Reviewer: Ralph Werner
Sources: VPI Scout II with SME M2 12” or VPI JMW 9T arm and Denon DL-103, Ortofon MC Rondo Bronce or Zu Audio DL-103 cartridge and SAC Gamma Sym phonostage; Luxman D-05 SACD player; Logitech Touch, Readynas Duo NAS-Server, HP notebook, M2Tech Hiface, Benchmark DAC1 USB
Amplification: Octave HP300 with MC phono module preamp; Electrocompaniet AW180 power amp; Denon PMA-2010AE integrated
Loudspeakers: Dynamikks Monitor 8.12, Thiel SCS4
Sundry accessories, cables and racks
Review component retail: starting at €3.150/pr

It must be part of British whimsy or crotchetiness to design one of the prettiest speaker baffles extant—if you love classically square-cornered furniture that is—then hide the fetching facade behind a most reluctant grill which can break off nails and bruise finger tips during your exasperated attempts at its removal. Huh? Folks, even if you do prefer that your freshly overhauled Harbeth 30.1 be listened to fully covered, I mean to have the final say on the matter since my eyes partake in the experience too. I'd like to also see this speaker lady. After protracted struggling I did finally manage. Oy!

It's going on 35 years now that Lindfield in West Sussex has been home to loudspeaker manufacture. Most will flash on BBC monitors when the name Harbeth is first uttered. That's perfectly sensible given that this firm produced those classics as did KEF, Rogers and Spendor. The British Broadcast Corporation in fact remains one of Harbeth's biggest clients. Even today's most current model sports a long tradition. It first saw the light of day in 1997 when it replaced the BBC's LS5/9 which itself had its start in the early 80s. Frivolously short fashion trending is not what these folks are into.

Harbeth boss Alan Shaw

In the good sense of traditional aren't merely the aesthetics. Certain acoustical principles from those early BBC days remain in place too like the composite mid/woofers or general enclosure style. The latter includes dimensional ratios which here amount to 460 x 277 x 285mm HxWxD and which are believed to be advantageous with regard to resonance control. It also—and just how cool is that?—explains why Harbeth has never made any floorstanders. Tradition asserts itself once more in the conviction that enclosure resonances shouldn't be completely killed off. Here it's more about divide 'n' conquer. For example the front and rear baffles aren't bonded with glue but simply screwed together.
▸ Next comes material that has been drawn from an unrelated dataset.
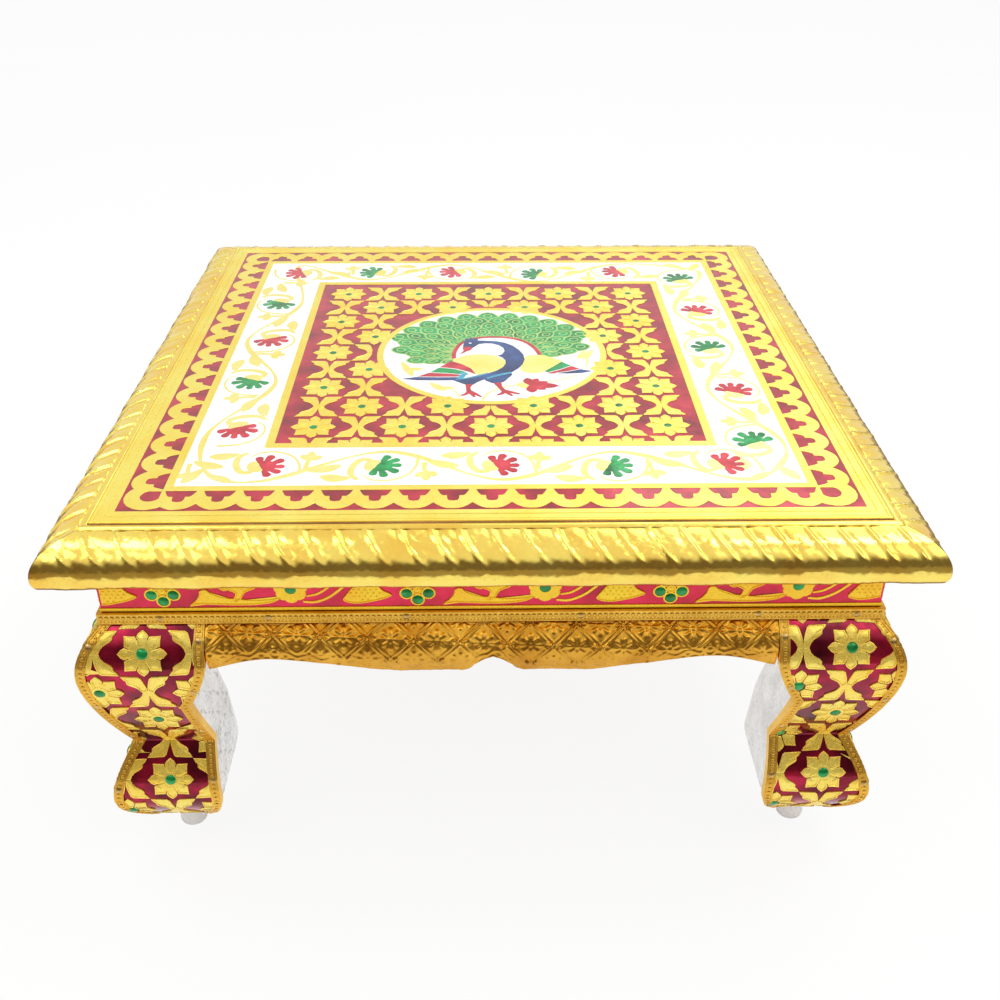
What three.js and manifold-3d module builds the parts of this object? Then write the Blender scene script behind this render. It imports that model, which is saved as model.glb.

This is said to break up the enclosure's main resonant frequency into multiple lower-amplitude elements which are more readily dealt with. The MDF casing is damped with bitumen plates and foam of which the new 30.1 contains a bit more than its predecessor. Refining the box was one of the goals of the model overhaul after all. New too are both drivers for this two-way. A Seas soft-dome tweeter with ferro-fluid cooling handles the treble whilst the mid/bass registers get the most current variant of the company's very own 20cm Radial cone. That's a patented plastic whose stiffness, resonant behavior and self-damping properties are claimed to be optimally balanced. Not only did Harbeth develop said driver, they build it in-house.